One of the missionaries, speaking an Anabaptist church in Pennsylvania on Sunday, said there were times the captives wished someone would pay the money for their release.

“We did start to doubt and say, ‘You know what, why doesn’t someone just pay the money?’ but I believe that was Satan himself,” the missionary said in a three-hour recording of his testimony obtained by CT.

According to the missionary, the men, women, and children prayed and sang three times a day during the two months they were held hostage, rebuked Satan, shared the gospel repeatedly with their captors, and learned to trust God for their deliverance.

“The Lord wanted us to put our complete trust in him,” he said. “It wasn’t by the arm of man that we were delivered at all. It was small things and big things that the Lord did for us.”

The missionaries didn’t try to escape until all of them agreed that that’s what God wanted them do to. After walking through through the night, and emerging out of thicket of briars and brambles, they knocked on the door of a house near a highway and discovered two Christians practicing trumpet music for church on Sunday. One of the men loaned them a cell phone to call CAM.

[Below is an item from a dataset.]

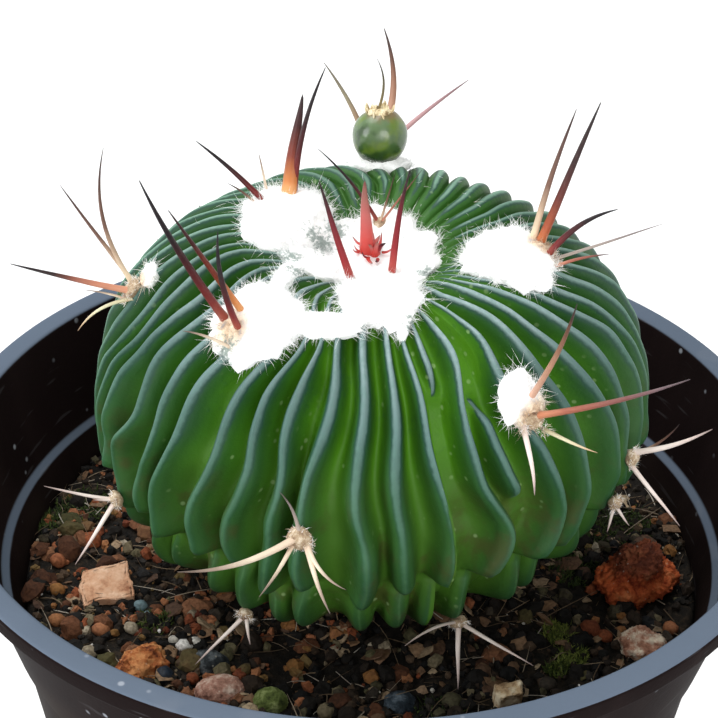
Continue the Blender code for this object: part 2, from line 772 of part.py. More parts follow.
def inner_radius(height):
    """Radius of the pot's inner wall at a height, between the ledge and the floor."""
    collar_bottom = POT_HEIGHT - COLLAR_BOTTOM_DEPTH
    ledge = POT_HEIGHT - LEDGE_DEPTH
    if height > collar_bottom:
        low = wall_radius(collar_bottom, inner=True)
        return low + (height - collar_bottom) / (ledge - collar_bottom) * (LEDGE_RADIUS - low)
    return wall_radius(height, inner=True)


def soil_height(x, y):
    """Height of the lumpy soil top over the foot, in millimetres."""
    lump = noise.noise(Vector((x, y, 3.0)) * 0.16) + 0.6 * noise.noise(Vector((x, y, 9.0)) * 0.34)
    return POT_HEIGHT - SOIL_DEPTH + SOIL_LUMP * lump


def make_soil():
    top = POT_HEIGHT - SOIL_DEPTH
    floor_top = FOOT_RISE + FLOOR_THICKNESS + 0.3
    collar_bottom = POT_HEIGHT - COLLAR_BOTTOM_DEPTH
    hole_bottom = POT_HEIGHT - ROOT_HOLE_DEPTH
    profile = [
        (0.0, floor_top),
        (wall_radius(floor_top, inner=True) - SOIL_CLEARANCE, floor_top),
        (wall_radius(collar_bottom, inner=True) - SOIL_CLEARANCE, collar_bottom),
        (inner_radius(top) - SOIL_CLEARANCE, top - 0.6),
        (inner_radius(top) - SOIL_CLEARANCE - 0.9, top),
    ]
    profile += [(radius, top) for radius in SOIL_RING_RADII]
    profile += [
        (ROOT_HOLE_RADIUS + 5.0, top),
        (ROOT_HOLE_RADIUS + 0.6, top - 0.2),
        (ROOT_HOLE_RADIUS, top - 1.2),
        (ROOT_HOLE_RADIUS - 1.4, hole_bottom),
        (0.0, hole_bottom),
    ]
    soil = make_turned(profile, SOIL_STEPS)
    outer = inner_radius(top) - SOIL_CLEARANCE - 1.0
    neck_x, neck_y = neck_centre()
    for vert in soil.data.vertices:
        x, y, z = vert.co / MM
        radius = math.hypot(x, y)
        if z > top - 0.1 and ROOT_HOLE_RADIUS + 1.0 < radius < outer:
            vert.co.z = soil_height(x, y) * MM
        if radius < ROOT_HOLE_RADIUS + 1.0 and z > hole_bottom - 1.0:
            vert.co.x += neck_x * MM
            vert.co.y += neck_y * MM
    return soil


def make_stone(name, grow=0.0):
    kind, (x, y), rise, half, turn = STONES[name]
    bm = bmesh.new()
    if kind == "chip":
        bmesh.ops.create_cube(bm, size=2.0)
        for number, vert in enumerate(bm.verts):
            vert.co.x *= 1.0 + 0.16 * math.sin(2.1 * number)
            vert.co.y *= 1.0 + 0.14 * math.cos(3.3 * number)
        bmesh.ops.bevel(
            bm,
            geom=bm.edges[:],
            offset=0.22,
            affect="EDGES",
            segments=1,
            profile=0.5,
            material=-1,
        )
    else:
        bmesh.ops.create_icosphere(bm, subdivisions=3 if name == "lava_stone" else 2, radius=1.0)
        rough = STONE_ROUGHNESS[kind]
        seed = Vector((x, y, rise))
        for vert in bm.verts:
            vert.co *= 1.0 + rough * (noise.noise(vert.co * 1.7 + seed) + 0.5 * noise.noise(vert.co * 3.9 + seed))
    sizes = Matrix.Diagonal([(side + grow) * MM for side in half] + [1.0])
    centre = Vector((x, y, POT_HEIGHT - SOIL_DEPTH + rise)) * MM
    tilt = Matrix.Rotation(math.radians(12), 4, "X")
    bm.transform(Matrix.Translation(centre) @ Matrix.Rotation(math.radians(turn), 4, "Z") @ tilt @ sizes)
    return object_from(bm, name)


# Assembly


def main():
    clear_scene()
    grow = GAP / MM
    areoles = dict(AREOLES)
    side_pads = dict(SIDE_PADS)
    for number, (azimuth, share, growth) in enumerate(BACK_AREOLES, 1):
        name = f"back_{number}"
        areoles[name] = back_areole(azimuth, share, growth, number)
        if share < YOUNG_SHARE:
            side_pads[name] = ((azimuth, share - BACK_PAD_STEP), BACK_PAD_SIZE, BACK_PAD_RISE)

    make_pot()
    body = make_body()
    pads = {"crown": make_crown_wool(), "right": plan_pad(RIGHT_PAD), "fruiting": plan_pad(FRUIT_PAD)}
    seats = [make_crown_wool(grow), plan_pad(RIGHT_PAD, grow), plan_pad(FRUIT_PAD, grow)]
    for name, pad in side_pads.items():
        pads[name] = side_pad(pad)
        seats.append(side_pad(pad, grow))
    for name, areole in areoles.items():
        cluster = make_cluster(areole)
        old = areole[0][1] > YOUNG_SHARE
        finish(cluster, f"spines_{name}", "old_spine" if old else "young_spine")
        seats.append(make_cluster(areole, grow))
    seats.append(make_fruit(grow))
    combine(body, seats, "DIFFERENCE")
    keep_largest(body)
    finish(body, "cactus_body", "skin", 60)

    for name, pad in pads.items():
        cutters = [make_cluster(areole, grow) for areole in areoles.values()]
        if name == "fruiting":
            cutters.append(make_fruit(grow))
        combine(pad, cutters, "DIFFERENCE")
        keep_largest(pad)
        finish(pad, f"wool_{name}", "wool", 60)

    remains = make_remains()
    fruit = combine(make_fruit(), [make_remains(grow)], "DIFFERENCE")
    finish(fruit, "fruit", "fruit")
    finish(remains, "flower_remains", "dried_flower")

    soil = make_soil()
    combine(soil, [make_stone(name, grow) for name in STONES], "DIFFERENCE")
    keep_largest(soil)
    finish(soil, "soil", "soil", 60)
    for name in STONES:
        finish(make_stone(name), name, STONE_FINISHES[name], 30)


main()
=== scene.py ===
"""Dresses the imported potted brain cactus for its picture.

Lengths are in millimetres, but those of the camera, the lights and the floor are in metres. Azimuths are in
degrees round the pot: 0 is +X and 270 the front. What is strewn or grown by a rule draws from one seeded
source, so the order of the draws decides where it all lies.
"""

import json
import math

import bmesh
import bpy
import numpy as np
from mathutils import Matrix, Vector, noise

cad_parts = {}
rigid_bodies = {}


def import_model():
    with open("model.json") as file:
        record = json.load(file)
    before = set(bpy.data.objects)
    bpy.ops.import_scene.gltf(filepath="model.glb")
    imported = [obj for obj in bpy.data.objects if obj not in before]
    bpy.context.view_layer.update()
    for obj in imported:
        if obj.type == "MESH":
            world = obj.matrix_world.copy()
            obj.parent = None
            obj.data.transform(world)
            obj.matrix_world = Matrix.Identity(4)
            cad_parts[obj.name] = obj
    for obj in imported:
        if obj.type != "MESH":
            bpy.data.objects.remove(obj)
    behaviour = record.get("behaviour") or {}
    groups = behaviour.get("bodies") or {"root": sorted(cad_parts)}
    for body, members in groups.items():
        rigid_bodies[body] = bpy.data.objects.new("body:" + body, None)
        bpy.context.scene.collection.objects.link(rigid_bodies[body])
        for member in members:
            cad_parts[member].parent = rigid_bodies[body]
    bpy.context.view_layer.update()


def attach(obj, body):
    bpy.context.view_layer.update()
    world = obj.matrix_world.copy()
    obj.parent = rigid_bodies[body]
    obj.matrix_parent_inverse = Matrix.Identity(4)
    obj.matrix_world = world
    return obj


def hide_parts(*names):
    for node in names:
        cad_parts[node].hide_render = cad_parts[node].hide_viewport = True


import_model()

MM = 0.001
chance = np.random.default_rng(20)

# Camera, floor and light
IMAGE_SIDE = 718
SENSOR_WIDTH = 36.0
FOCAL_PIXELS = 1800
CAMERA_RISE = 32.2
CAMERA_ROLL = 0.99
CAMERA_DISTANCE = 0.2075
CAMERA_TARGET = (-0.00065, 0.0, 0.09643)
CAMERA_NEAR = 0.01
FLOOR_HALF_SIDE = 3.0
SKY_COLOUR = (0.97, 0.99, 1.0, 1.0)
SKY_STRENGTH = 0.42
HORIZON_STRENGTH = 1.05
HORIZON_RISES = (0.24, 0.5)
SUN_STRENGTH = 2.5
SUN_ANGLE = 50
SUN_PLACE = (-0.35, 0.3, 1.0)
FILL_SIZE = 0.6
FILL_POWER = 5.0
FILLS = {
    "front_fill": ((0.25, -0.95, 0.55), (1.0, 0.98, 0.95)),
    "left_fill": ((-0.85, -0.35, 0.5), (0.97, 0.99, 1.0)),
}

# Pot
POT_HEIGHT = 85.0
RIM_RADIUS = 50.0
RIM_INNER_RADIUS = 47.0
RIM_THICKNESS = 2.6
COLLAR_TOP_RADIUS = 47.4
COLLAR_BOTTOM_RADIUS = 43.2
COLLAR_BOTTOM_DEPTH = 19.0
STEP_WIDTH = 0.9
FOOT_RADIUS = 32.6
FOOT_RING_WIDTH = 3.2
FOOT_RISE = 2.0
WALL = 1.2
LEDGE_DEPTH = 14.0
LEDGE_RADIUS = 42.5
LEDGE_WIDTH = 1.1
FLOOR_THICKNESS = 2.0
POT_STEPS = 180
SLOT_COUNT = 6
SLOT_WIDTH = 3.6
SLOT_LENGTH = 9.0
SLOT_CENTRE_RADIUS = 20.0
SHARP_ANGLE = 28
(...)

“After a number of hours of walking, day began to dawn and they eventually found someone who helped to make a phone call for help,” CAM spokesman Weston Showalter said, his voice beginning to choke. “They were finally free.”

The 12 were flown to Florida on a US Coast Guard flight, and later reunited with five hostages who were released earlier.

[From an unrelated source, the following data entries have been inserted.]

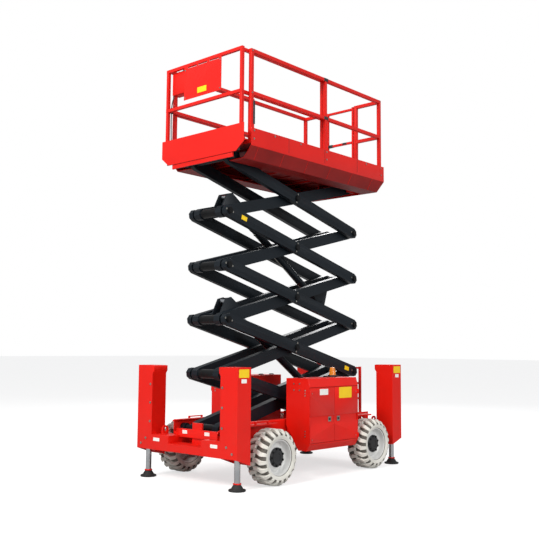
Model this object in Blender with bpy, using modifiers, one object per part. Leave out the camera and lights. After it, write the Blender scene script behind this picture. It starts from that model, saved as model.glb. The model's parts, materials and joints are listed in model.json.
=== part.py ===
"""Rough-terrain scissor lift on outriggers, posed with its arms part way up.

Frame: metres, +X towards the extension end of the platform, +Y to the machine's left, +Z up,
origin on the ground under the middle of the wheelbase.
"""

import math

import bmesh
import bpy
from mathutils import Matrix, Vector

# Fits
SEAT_GAP = 0.0003  # between pieces that rest on each other
RUN_GAP = 0.008  # between pieces that pass each other
PIN_PLAY = 0.0008  # radius left round a turning pin
PLATE = 0.010  # sheet and plate of the covers, housings and toe boards
WELD = 0.002  # how far joined plates run into each other
PIN_SIDES = 16
ROUND_SIDES = 16

# Wheels, axles and steering
WHEELBASE = 1.973
TYRE_DIAMETER = 0.66
TYRE_WIDTH = 0.30
TYRE_OUTER_Y = 0.933
RIM_DIAMETER = 0.42
HUB_DIAMETER = 0.26
HUB_RECESS = 0.07
RIM_WALL = 0.014
AXLE_DEPTH = 0.11
KING_PIN_Y = 0.56
KING_PIN_RADIUS = 0.022
STUB_RADIUS = 0.045
AXLE_CASE_RADIUS = 0.11
FORK_TINES = ((0.235, 0.260), (0.400, 0.425))
FORK_PLAY = 0.0055

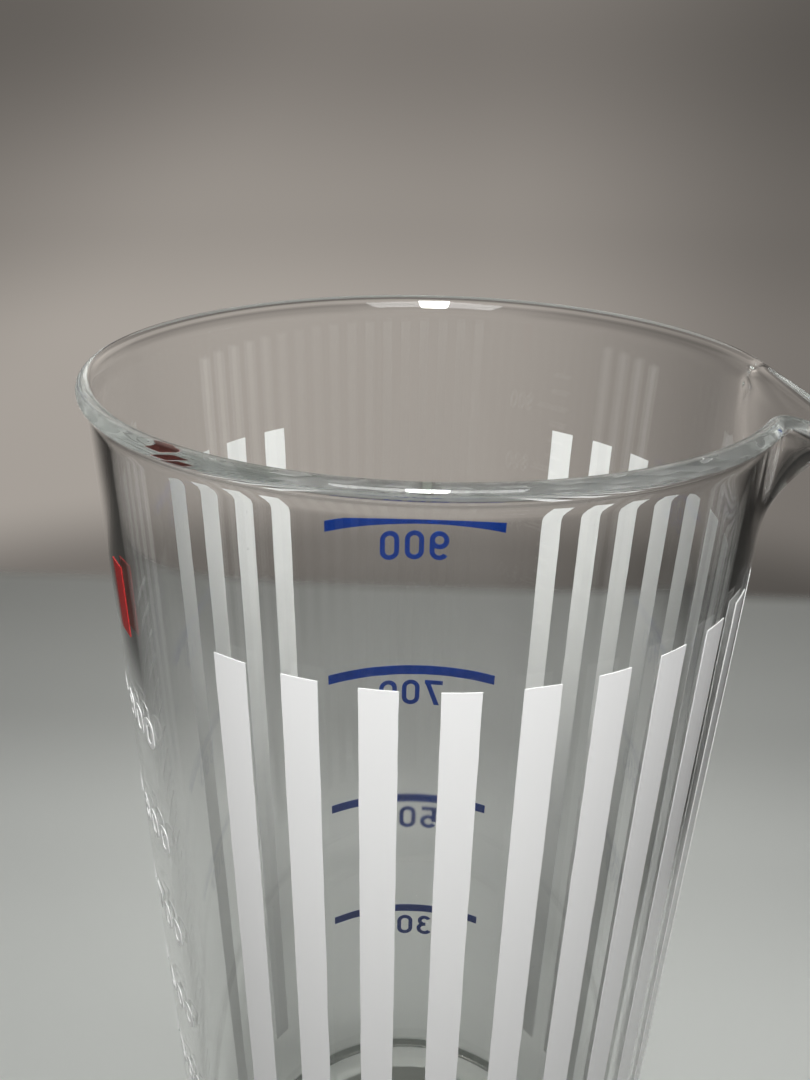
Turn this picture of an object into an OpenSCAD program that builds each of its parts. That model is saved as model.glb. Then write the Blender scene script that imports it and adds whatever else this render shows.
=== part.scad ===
// Tall glass measuring cup with a pouring spout and fired enamel prints.
// The origin is the middle of the foot's underside, +Z is up and the spout points along +X.

/* [Glass] */
// Height from the foot to the top of the rim
glass_h = 210.8; // [195:0.2:230]
// Outside diameter of the straight wall
body_d = 88; // [80:1:100]
// Thickness of the wall
wall_t = 2; // [1.6:0.1:3]
// Thickness of the floor
floor_t = 6; // [4:0.5:10]
// Radius of the outside corner at the foot
heel_r = 5; // [2:0.5:8]
// Radius of the inside corner at the floor
inside_corner_r = 6; // [2:0.5:10]
// Diameter of the hollow under the foot
hollow_d = 60; // [40:1:62]
// Depth of the hollow under the foot
hollow_h = 0.8; // [0.3:0.1:2]

/* [Rim] */
// How far the rim stands out beyond the wall
rim_out = 1; // [0.5:0.1:3]
// Thickness of the rounded bead along the rim
bead_t = 2.2; // [1.8:0.1:3.6]
// Height over which the wall turns out to the rim
flare_h = 2.5; // [2:0.5:12]

/* [Spout] */
// Reach of the lip beyond the rim
spout_reach = 8; // [5:0.5:10]
// Drop of the lip's tip below the rim
spout_drop = 4.5; // [2:0.5:5.5]
// Height of the part of the wall that the spout takes up
spout_h = 15; // [13:0.5:15.5]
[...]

CAM displayed photos at the news conference showing the freed hostages being reunited, along with a video of the group singing a song that had inspired them during their captivity.

After making a daring escape, kidnapped Haiti missionaries sing a worship song that inspired the hostages during two months of captivity, in a video played during a Christian Aid Ministries press conference on December 20.Screenshot – WEWS / AP Photo
After making a daring escape, kidnapped Haiti missionaries sing a worship song that inspired the hostages during two months of captivity, in a video played during a Christian Aid Ministries press conference on December 20.

The missionaries were taken hostage on their way back from the orphanage on the afternoon of October 16.

“They had no idea what was ahead of them,” Showalter said. Only five or 10 minutes after getting underway, they saw a roadblock up ahead. The group’s driver—the one Canadian in the group—turned around, but a pickup truck pursued them, and “gang members surrounded the van,” CAM spokesman Weston Showalter said. He said early reports that the driver was a Haitian national were not accurate.

He said they were initially crowded into a small room in a house, but were moved around several times during their captivity.

They were not physically harmed by the kidnappers, Showalter said. He said the main physical challenges included the heat, mosquitoes, and contaminated water for bathing, which led some of them to develop sores. Sometimes the young children got sick.

However, he said everyone appears to have emerged from captivity in good health.

The adults received small food portions, such as rice and beans for dinner, although the captors provided plenty of food suitable for the small children, he said.

The hostages gathered multiple times during the day for prayer and religious devotions, and sometimes singing loud enough for each other to hear when they were in separate rooms, Showalter said.

They also sought to encourage other hostages who were being held for ransom in separate kidnappings, Showalter said.

Over time, the hostages agreed to try to escape, and chose the night of December 15 to flee.

“When they sensed the timing was right, they found a way to open the door that was closed and blocked, filed silently to the path they had chosen to follow, and quickly left the place they were held, despite the fact that numerous guards were close by,” Showalter said.

Based in Berlin, Ohio, CAM is supported and staffed by conservative Anabaptists, a range of Mennonite, Amish, and related groups whose hallmarks include nonresistance to evil, plain dress, and separation from mainstream society.

None of the freed hostages were at the press conference. They came from Amish, Mennonite, and other Anabaptist communities in Wisconsin, Ohio, Michigan, Tennessee, Pennsylvania, Oregon, and Ontario, according to CAM.

After the news conference, a group of CAM employees stood and sang, “Nearer My God to Thee” in the robust, four-part acapella harmony that is a signature of conservative Anabaptist worship.